**Exercise goal**
Repeat precisely, and only, the lines between the line containing "Turn this picture" and the end of the listing below, both ends included.

**Data excerpts**
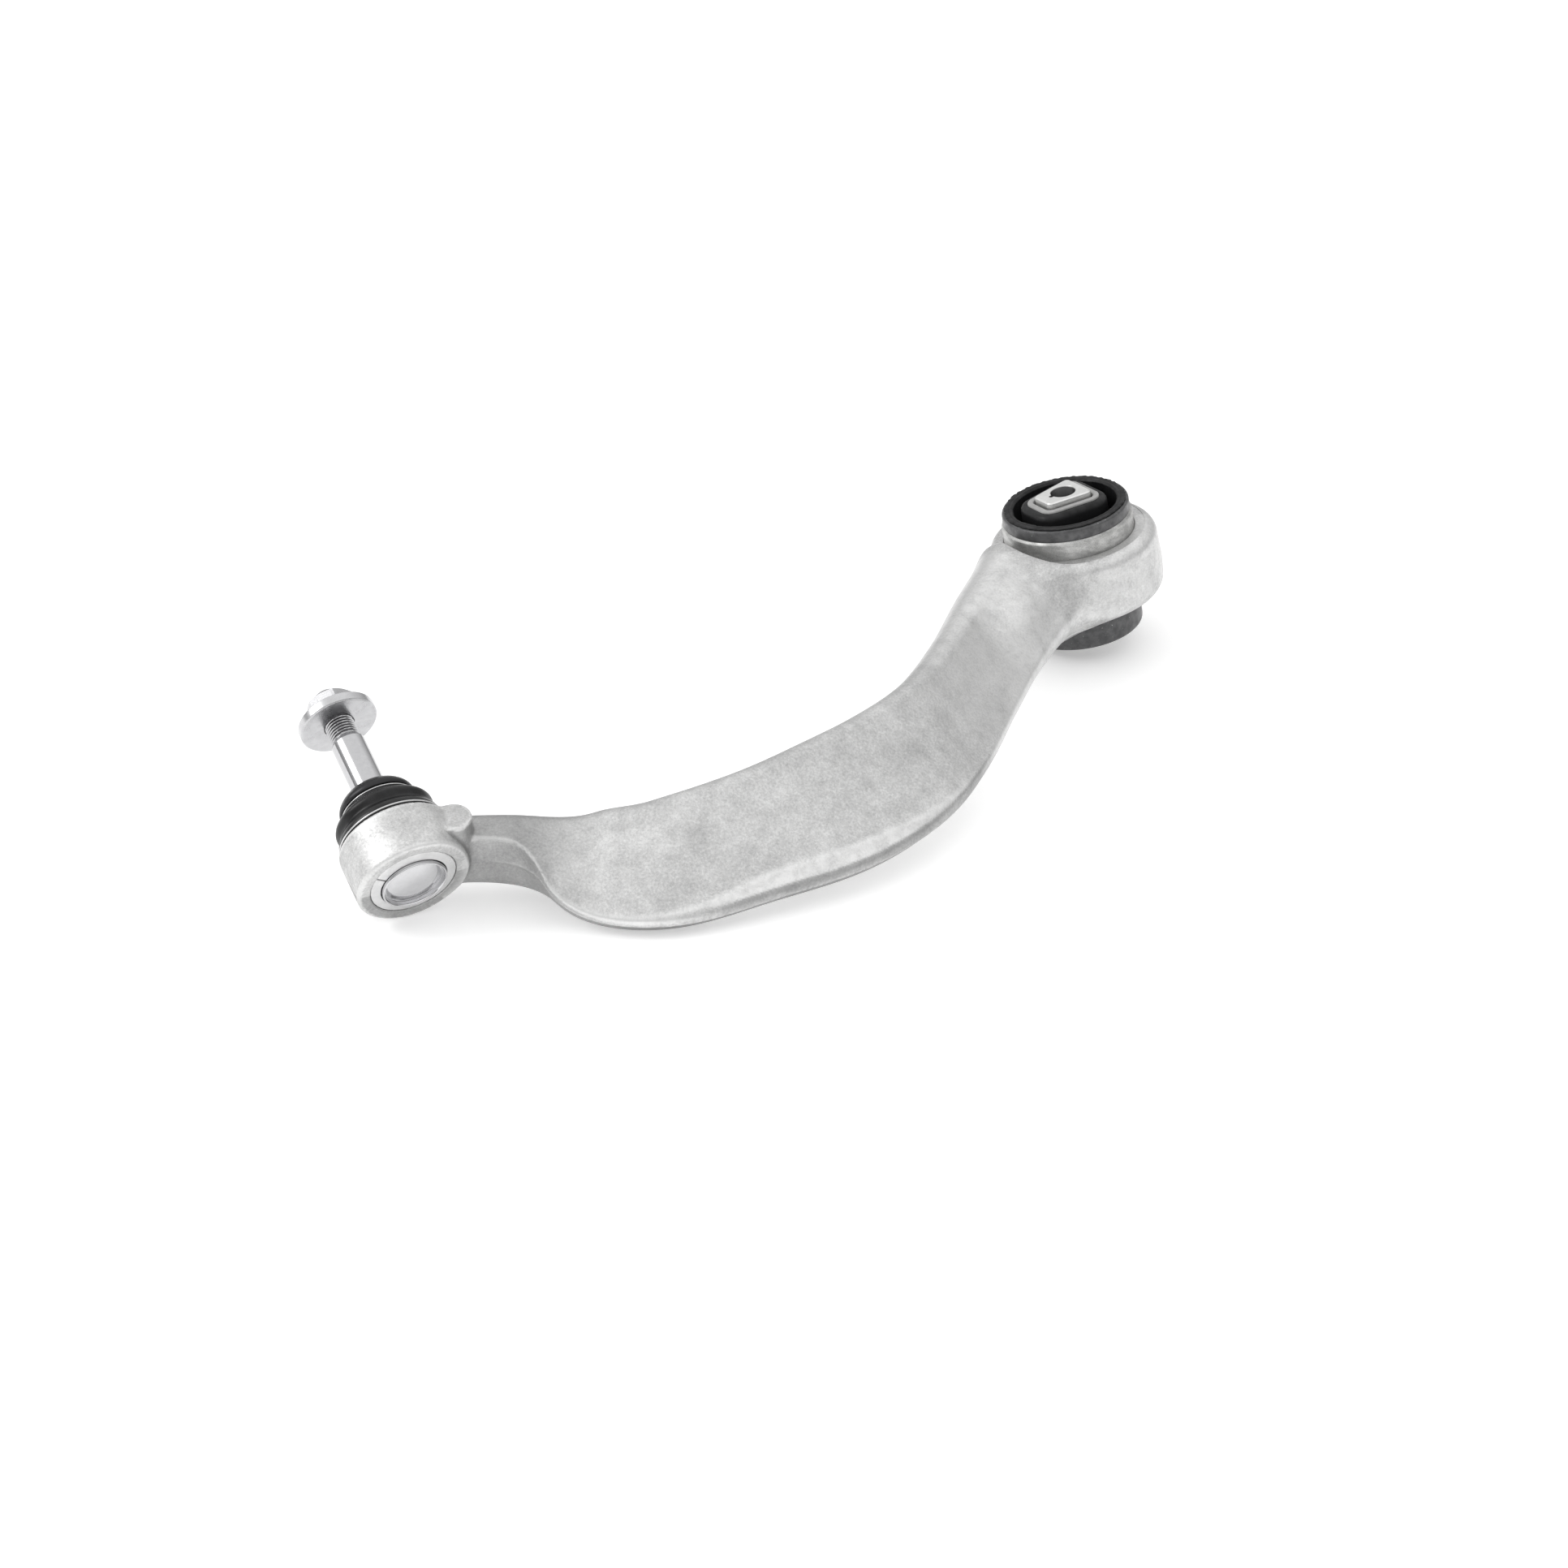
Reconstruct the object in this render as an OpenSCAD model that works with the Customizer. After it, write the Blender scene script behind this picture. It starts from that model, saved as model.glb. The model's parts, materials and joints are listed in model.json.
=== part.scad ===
// Forged aluminium control arm lying as it rests on a floor: a ball joint with a threaded stud
// and washer nut at one end, a curved dished strap, and a fluid-filled rubber bush at the other.
// Millimetres, +Z up. The origin is the middle of the bush's bore. +X runs from the ball joint
// towards the bush, +Y points to the side that the stud and the bush's strap run towards.

/* [Bush] */
// Tilt of the bush axis away from upright, towards the ball joint
bush_lean = 10; // [5:1:15]
// Diameter of the steel sleeve, which is also the eye's bore
sleeve_d = 67; // [65:0.5:68]
// Wall of the steel sleeve
sleeve_wall = 2; // [1.5:0.25:2.5]
// Distance from the bush's middle to the rim of the rubber at either end
rim_z = 34.75; // [33:0.25:36]
// Outer diameter of the upper collar
top_collar_d = 65.2; // [64:0.2:66]
// Outer diameter of the lower collar
bottom_collar_d = 62.8; // [61:0.2:64]
// Diameter of the recess inside the rubber rim
recess_d = 53; // [50:1:54]
// Length of the aluminium core between its clamped ends
core_len = 81.5; // [78:0.5:84]
// Diameter of the bolt hole through the core
core_bore_d = 12.5; // [10.5:0.5:14.5]
// Turn of the core's long direction away from +X
core_turn = 31; // [0:1:60]

/* [Eye] */
// Outer diameter of the ring that holds the bush
eye_d = 86; // [84:0.5:92]
// Height of the eye's machined top face above the bush's middle
eye_top = 18; // [16:1:20]
// Depth of the eye's bottom face below the bush's middle
eye_bottom = 17; // [15:1:19]
// Shift of the eye's outside away from the ball joint, so that its far wall is the thicker one
eye_shift = 1.6; // [0:0.2:2]
// Radius along the eye's outer edges
eye_round = 7; // [4:1:9]

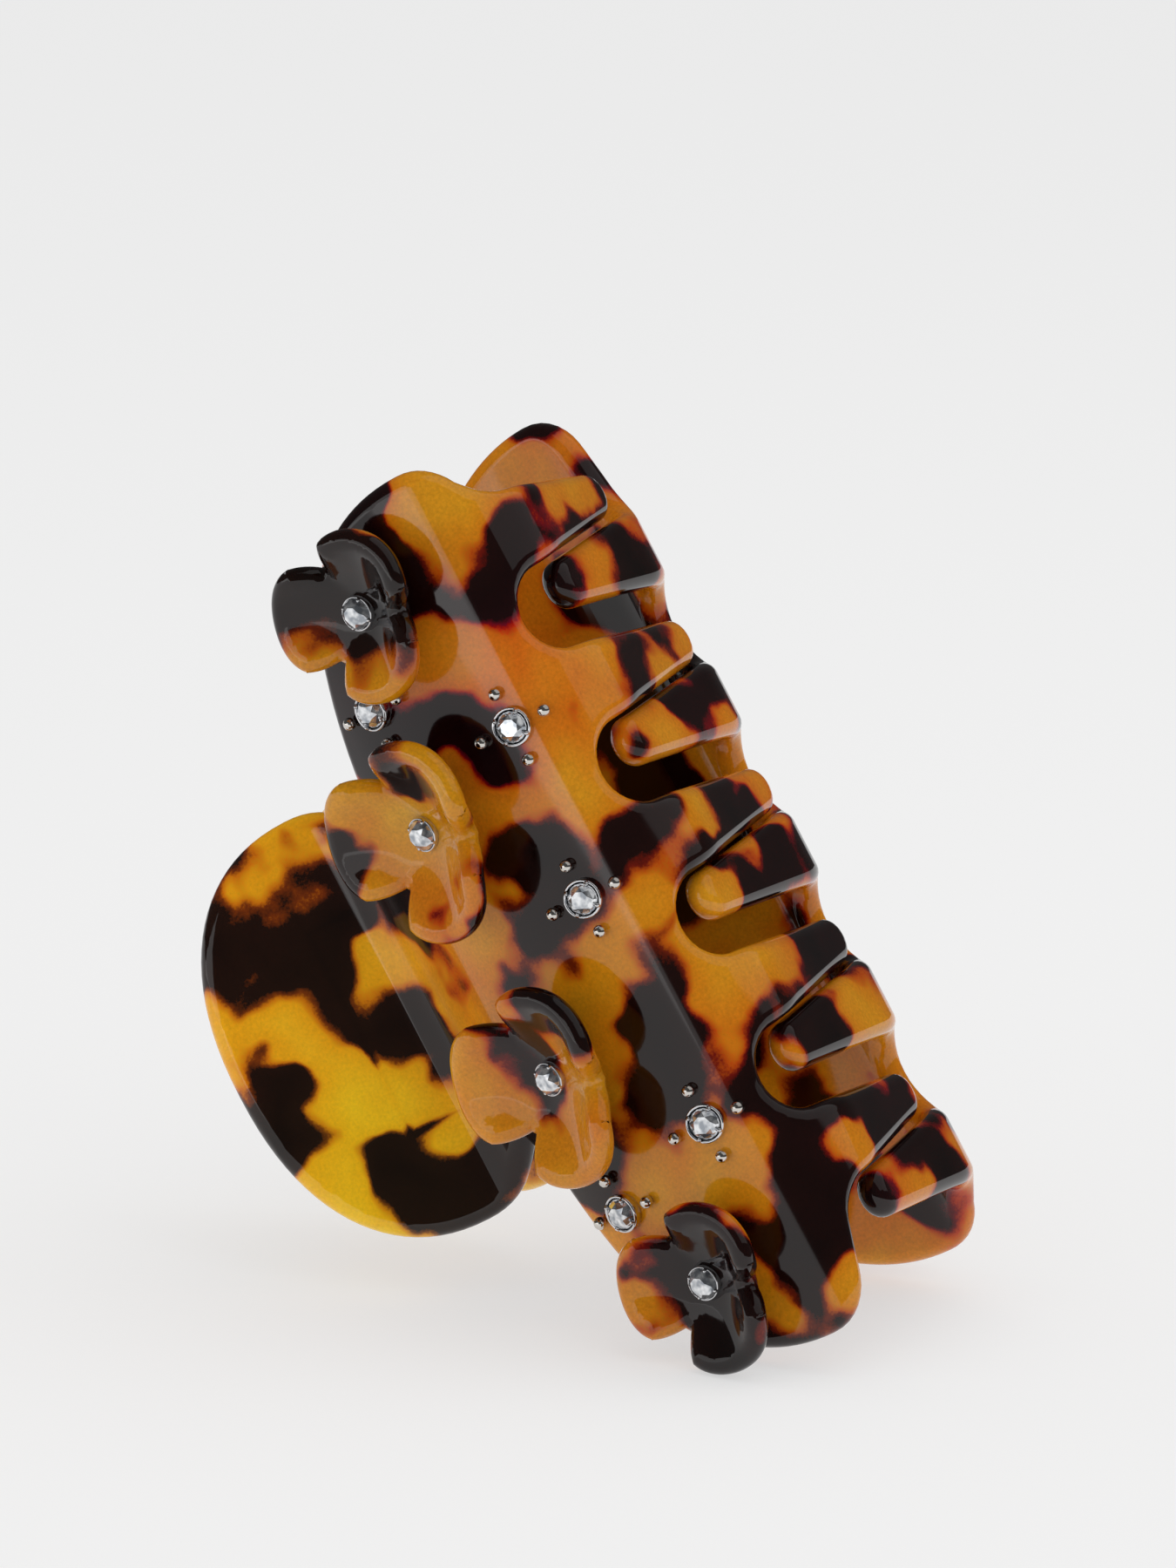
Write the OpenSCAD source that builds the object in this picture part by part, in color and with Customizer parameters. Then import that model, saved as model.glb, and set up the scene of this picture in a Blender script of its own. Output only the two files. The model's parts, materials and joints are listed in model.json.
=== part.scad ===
// Hair claw clip: two bent acetate jaws on a sprung hinge, with flowers, stones and ball studs.
// Frame: X runs along the clip and the hinge pin, +Y towards the front jaw, +Z towards the thumb tabs.
// The origin is under the middle of the clip, level with the lowest point of the teeth.

/* [Jaw sheet] */
// Length of each jaw, end lobe to end lobe
jaw_length = 92; // [86:1:112]
// Thickness of the acetate sheet
sheet_t = 3.2; // [2.6:0.1:3.6]
// Outer radius of the body's curve
body_radius = 30; // [27:0.5:36]
// Direction that the outer face points at the top of the body, up from level
body_top_angle = 45; // [40:1:50]
// Direction that the outer face points where the body meets the claw curve
body_low_angle = -10; // [-16:1:-6]
// Outer radius of the curve from the body into the teeth
claw_radius = 9; // [7.5:0.5:11]
// Outer radius of the hollow bend between the body and the thumb tab
bend_radius = 5; // [4:0.5:7]
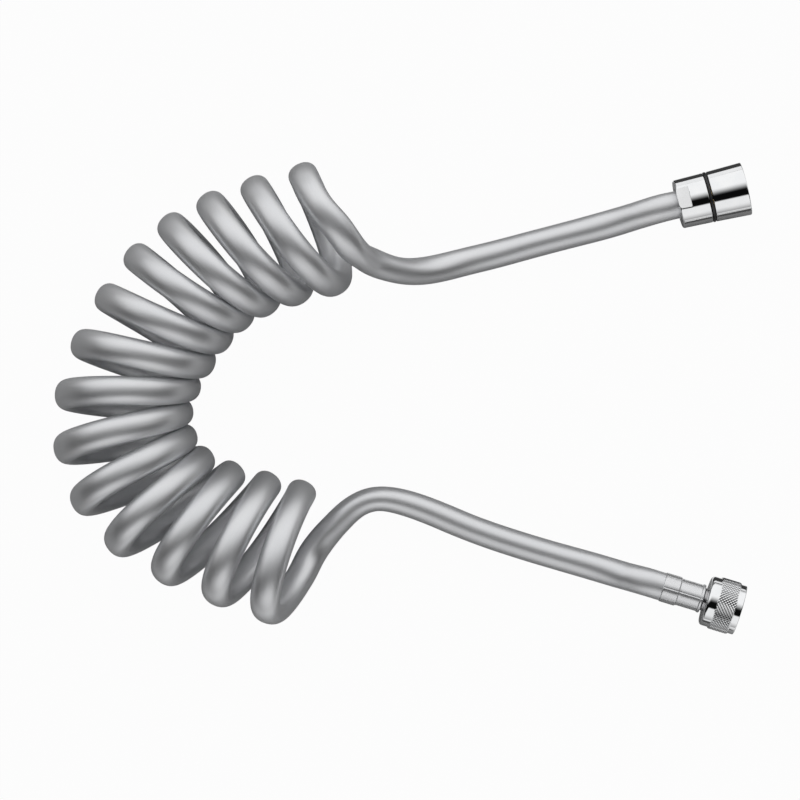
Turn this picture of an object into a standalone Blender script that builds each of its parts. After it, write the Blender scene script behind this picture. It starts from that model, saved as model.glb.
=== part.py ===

**Solution for this problem**
Turn this picture of an object into a standalone Blender script that builds each of its parts. After it, write the Blender scene script behind this picture. It starts from that model, saved as model.glb.
=== part.py ===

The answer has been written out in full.